Arts & Crafts

Smells are Free!

Most of the time we take our sense of smell for granted; yet it is the one human sense which improves with use, and it can add so much pleasure to our lives.
What are your favourite smells?
My list would not necessarily be flowery.
My spirits are lifted by many different aromas, not all of them sweet or romantically associated: hot tar, frying bacon, old books, liquorice, new-baked bread, and seaweed, as well as the fresh smell of clean washing, taken off the line on a sunny day, or a breath of lavender on the summer breeze.

Sometimes, when I open the back door in February or March, I can smell SPRING......
On warm summer mornings I can smell Africa.....
I had a lovely safari holiday there with my daughter, and she can smell it too.
Smells trigger memories, and can cure a headache or calm a troubled mind.
I was delighted when I found that the Nursery in my local Primary School used essential oils in the classroom, with some success, to settle disturbed and autistic children.

What are essential oils?
Essential oils, also referred to as "essences", are botanical extracts of various plant materials, and do not only originate from flowers, but from herbs, trees and other plant material.
They are highly odoriferous, volatile (they evaporate when uncovered), and have therapeutic properties which can be used to promote health and well-being.
The use of essential oils has a long history: they have been used, over centuries, for their healing power.
They are extremely concentrated, and are found in tiny amounts in all aromatic plants.

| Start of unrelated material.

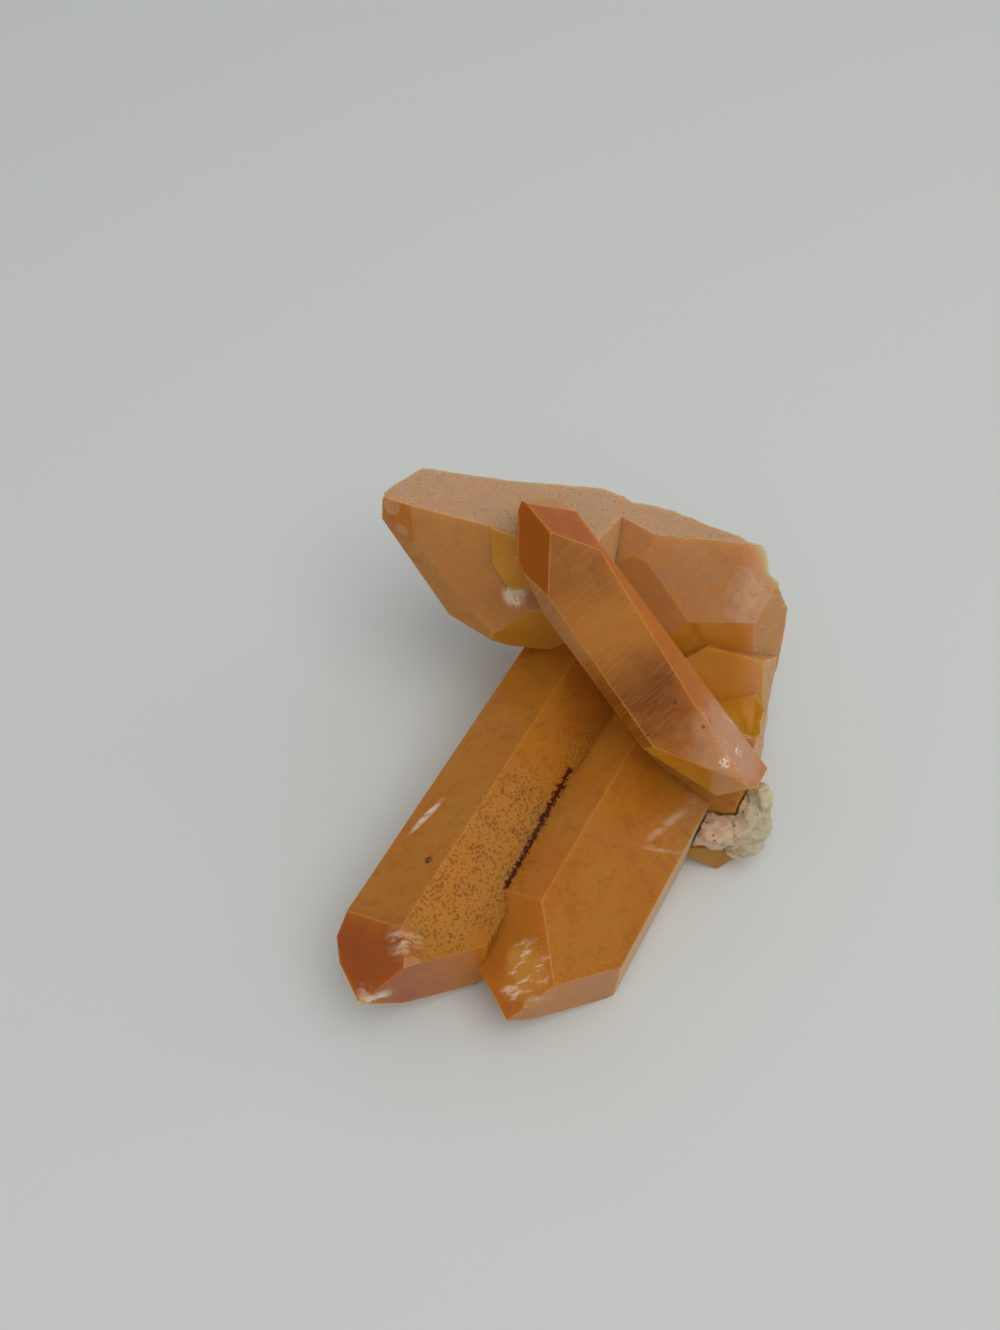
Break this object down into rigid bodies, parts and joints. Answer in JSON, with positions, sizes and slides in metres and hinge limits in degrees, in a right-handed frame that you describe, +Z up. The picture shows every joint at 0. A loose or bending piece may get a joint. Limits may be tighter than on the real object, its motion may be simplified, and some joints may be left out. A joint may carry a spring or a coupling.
{
  "type": "tangerine quartz cluster",
  "caption": "Orange translucent quartz cluster lying on its side: parallel front prisms, a crystal crossing over them, a frosted slab behind and a crumb of pale matrix.",
  "frame": {"origin": "bottom centre of the bounding box, on the surface the cluster lies on", "axes": "+Z up as it lies; the tips of the front prisms point to -Y and a little to -X, and the frosted slab stands at +Y"},
  "size_m": [0.0646, 0.0762, 0.0459],
  "materials": {
    "tangerine_quartz": "polished",
    "pale_matrix": "rough"
  },
  "bodies": {
    "root": {"quartz_cluster": "tangerine_quartz", "pale_matrix": "pale_matrix"}
  },
  "joints": []
}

The essences, in minute quantities, are used in diffusers and candles to scent a room, or in massage oils, cosmetic creams, shampoos and perfumes.
They are very strong, and must be diluted for use on the hair or skin.

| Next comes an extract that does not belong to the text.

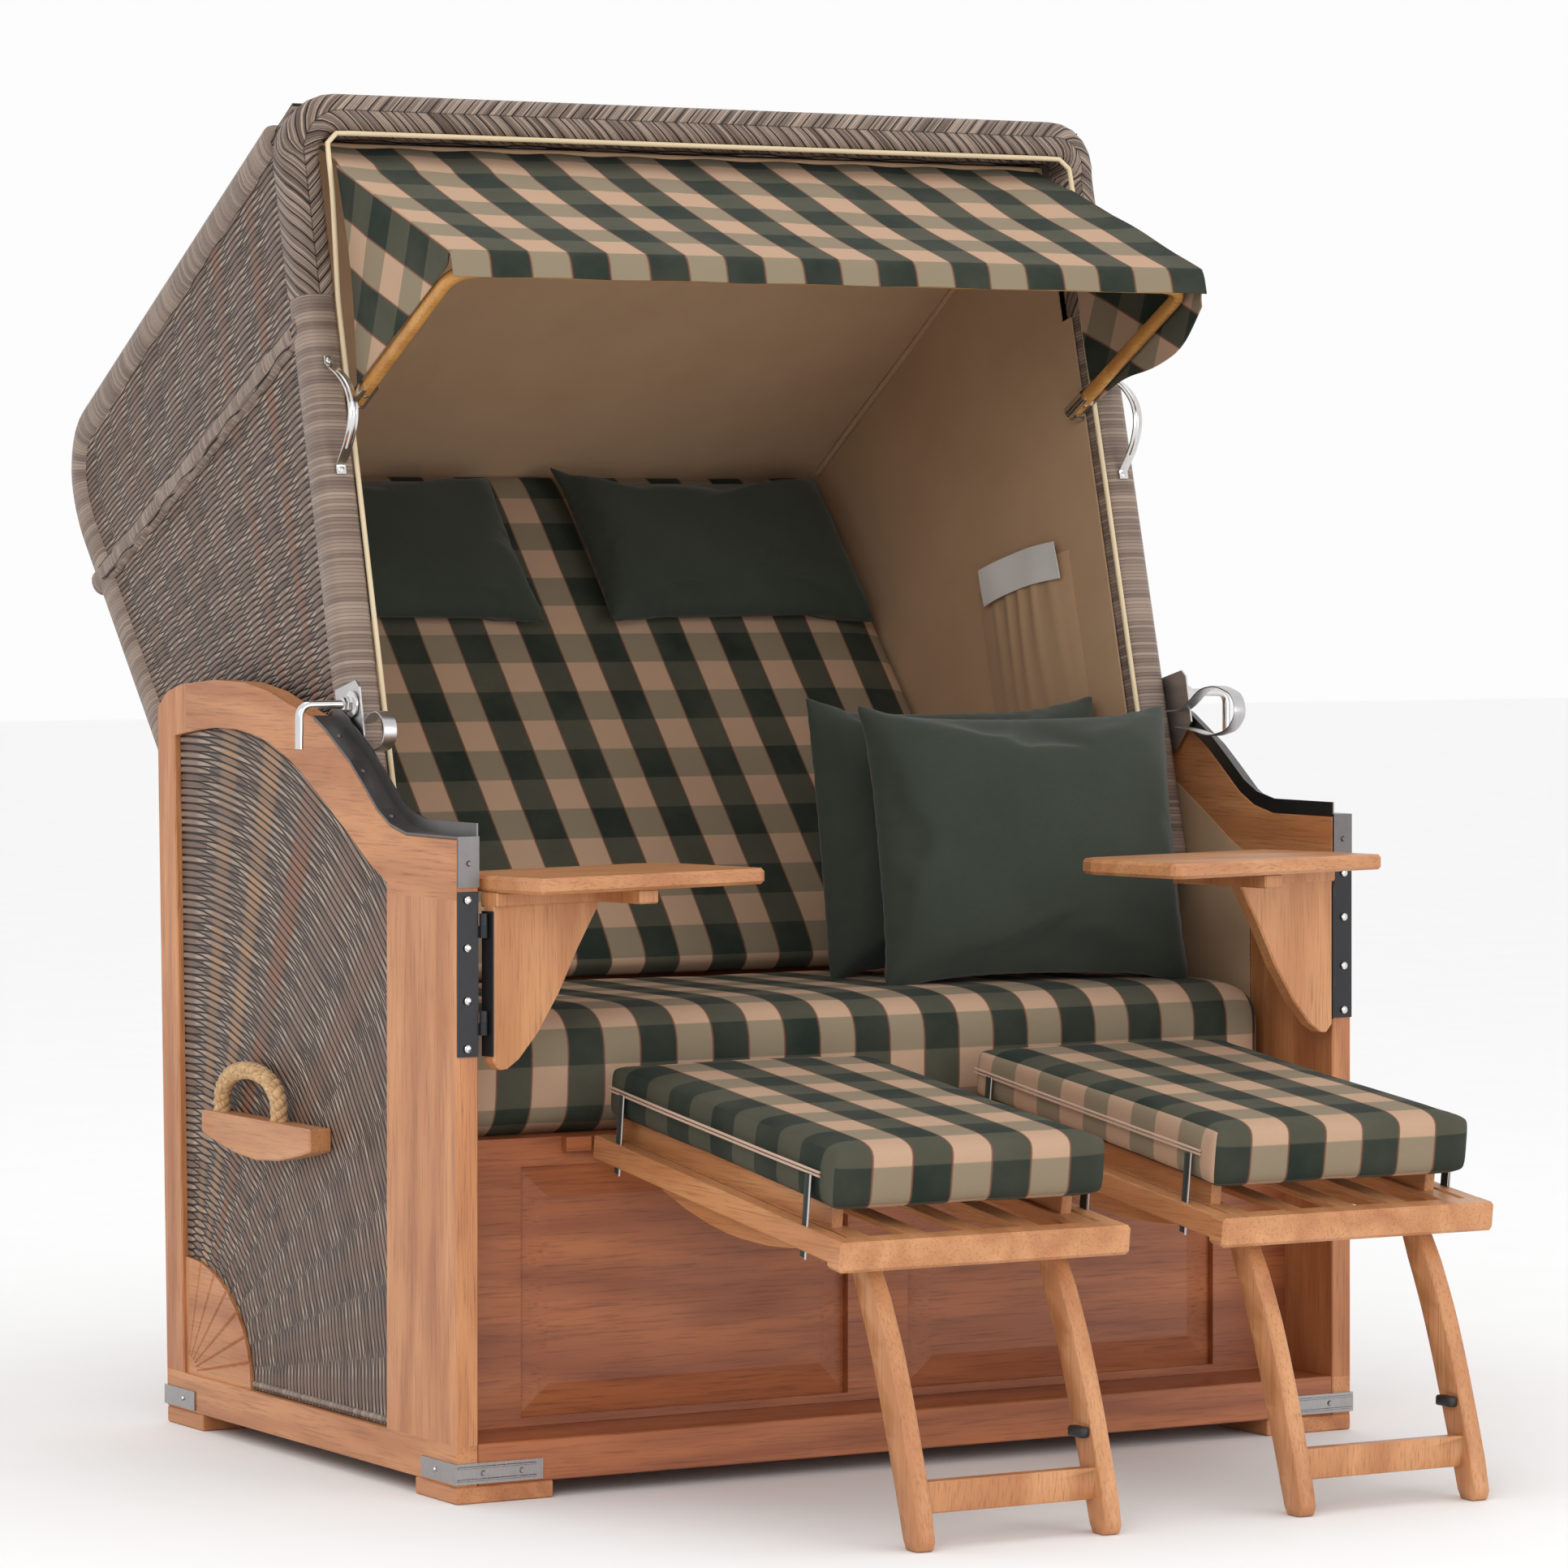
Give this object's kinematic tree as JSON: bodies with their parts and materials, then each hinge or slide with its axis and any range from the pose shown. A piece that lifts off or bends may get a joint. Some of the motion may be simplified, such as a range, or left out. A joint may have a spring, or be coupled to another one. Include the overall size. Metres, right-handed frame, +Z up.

I put this one first because it really does keep insects at bay.
Every traveller should keep a bottle of citronella in the hand luggage!
Citronella candles are a bonus at a summer barbecue, ensuring both sweet scent and an insect-free meal.
We are told to be careful with this oil when dealing with animals, particularly dogs; they have very sensitive noses and find citronella extremely powerful.
Add a drop or two to your bedroom drawers and keep them moth-free.

Attar of roses

This oil is distilled from rose petals; it becomes quite solid at cool temperatures.
It takes thirty individual roses to make one drop of rose oil.
Therefore, the real oil is incredibly expensive: there are many imitations, so be careful when you buy!
It really is worth its weight in gold....



This is probably the most familiar essential oil, and certainly one of the most popular.
It has been used in many ways:
In the treatment of burns, as it accelerates cell growth and repair.
As a sedative and analgesic.
Even as an antidote to black widow venom!
A drop on your pillow will help you to sleep and calm a headache.
It can be used for blisters, bruises, bites and stings.
A sweet, woody, summer smell......
Have you tried lavender shortbread? It is delicious!
You can buy it in the shop at Kew Gardens.



I have never lived in a house without rosemary in the garden.
It has been said that rosemary only grows well when the woman is head of the house, but I can assure you that this is not always true!
Rosemary is a Mediterranean coastal plant.
Its Latin name means "dew of the sea."
It is powerfully aromatic.
It has many uses;
Used in massage oil, it comforts muscle aches and pains, rheumatism and arthritis.
In shampoo, it adds lustre to hair and helps to clear dandruff and headlice.


This oil has many uses, and is gentler than peppermint for children.
It is used in cases of asthma, bronchitis and catarrh.
It is particularly good for digestive disorders including colic, flatulence and nausea and has value in treating headaches.
All around us, even in a big city, there are natural remedies for our ills, often free.


Many years ago, when I could walk and stand easily, I made my tiny front garden into a herb chessboard.

I alternated pink paving-slabs with squares of cream chippings into which I planted different herbs; rue, thyme, feverfew, tansy, chives, dill, mint, tarragon, sage, basil and chamomile.
It was so pretty, sweet-smelling, and very easy to keep neat.
When my father died in 1983, I took a cutting from the rosemary bush in his garden and now have a large, aged bush in the front garden.
It is thirty years old this year!
Although bent and showing signs of wear, it still flowers profusely for much of the year, and I pick an aromatic sprig on my way to church every Sunday.
I often see passers-by pick a flower-head and smile as they breathe in the scent.
Whenever she cooks lamb, one of my local friends takes a sprig or two....
What would our lives be, without plants?